Same here; Your understanding on how NFA firearms can legally be possessed is more or less accurate from what I remember of reading the rules a decade back. (I had a hankering back them to see what it would take to purchase an actual Thompson, and after reading what all I’d have to do on top of the C&R I already processed at the time along with the money requirements, went ‘nope’.)
Police are able to buy brand new full auto firearms and bypass the NFA and GCA; there are exemptions in both laws for that express purpose; selling those to a private dealer?
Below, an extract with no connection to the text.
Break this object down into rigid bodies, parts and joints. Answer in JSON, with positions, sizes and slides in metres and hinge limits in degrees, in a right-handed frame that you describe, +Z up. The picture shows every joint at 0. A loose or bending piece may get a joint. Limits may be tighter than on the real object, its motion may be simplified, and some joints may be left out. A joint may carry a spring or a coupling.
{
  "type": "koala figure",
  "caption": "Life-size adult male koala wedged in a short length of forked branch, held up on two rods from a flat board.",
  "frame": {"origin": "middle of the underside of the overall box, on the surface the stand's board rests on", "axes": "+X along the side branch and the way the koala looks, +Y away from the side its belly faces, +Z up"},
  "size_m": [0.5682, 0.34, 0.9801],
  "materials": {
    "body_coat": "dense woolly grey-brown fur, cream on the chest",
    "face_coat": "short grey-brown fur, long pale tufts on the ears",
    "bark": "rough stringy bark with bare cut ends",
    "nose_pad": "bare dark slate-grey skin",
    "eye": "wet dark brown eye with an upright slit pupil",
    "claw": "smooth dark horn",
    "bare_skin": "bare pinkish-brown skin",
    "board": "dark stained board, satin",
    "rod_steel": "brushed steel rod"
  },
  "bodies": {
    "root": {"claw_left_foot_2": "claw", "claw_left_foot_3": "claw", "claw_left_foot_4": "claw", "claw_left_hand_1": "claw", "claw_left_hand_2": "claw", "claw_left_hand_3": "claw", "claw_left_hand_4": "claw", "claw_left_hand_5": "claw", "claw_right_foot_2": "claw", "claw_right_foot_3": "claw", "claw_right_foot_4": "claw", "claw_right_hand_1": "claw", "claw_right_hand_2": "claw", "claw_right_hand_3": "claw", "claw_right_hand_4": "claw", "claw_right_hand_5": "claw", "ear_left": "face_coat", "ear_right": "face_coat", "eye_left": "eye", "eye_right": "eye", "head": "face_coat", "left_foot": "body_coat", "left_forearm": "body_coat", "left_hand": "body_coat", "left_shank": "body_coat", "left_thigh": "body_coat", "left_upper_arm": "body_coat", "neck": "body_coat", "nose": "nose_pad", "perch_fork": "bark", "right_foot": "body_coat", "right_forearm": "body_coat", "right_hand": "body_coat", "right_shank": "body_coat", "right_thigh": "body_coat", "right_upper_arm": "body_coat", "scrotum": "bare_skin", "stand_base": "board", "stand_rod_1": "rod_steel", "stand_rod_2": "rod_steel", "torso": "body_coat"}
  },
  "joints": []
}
The waters get a little muddy there, and if it’s one thing I know for certain, dealing with the Jackbooted Thugs one wants to be completely transparent about the entire process.
If you need that kind of firepower, you should have called in the national guard at that point. (Forgotten Weapons has an awesome video about that weapon and it’s worth a watch if you are into it and have 22 odd minutes to spare.)
They would not have needed it (and they did not need it, in fact, and were able to save probably hundreds of lives, despite some of them losing theirs) had the Executive branch done it’s job and called in the national guard immediately.
The capitol police opening fire on the insurrectionist would have made things worse, which I’m guessing they understood and did all they could to avoid.
Huh, it’s almost as if American police forces really need some significant oversight because they can get away with being really corrupt…
Also, regardless of the size of their force, I’m struggling to see a need for cops to own machineguns at all. Or most military equipment. Small police forces demonstrably end up misusing what they’re given, but even if they don’t, the mindset created by owning this stuff is counterproductive - not so much a “military mindset” but more “invading force unbound by law.”
Yep, unlike during wartime, cops have a duty to avoid collateral damage.
Except he still also had a Class 2/3 SOT FFL. So, he would still have had the paperwork in order, because he’d be transferring them to an entity that’s allowed to have them (until the FFL is given up).
This is Iowa, so … gritty reboot of Bloom County?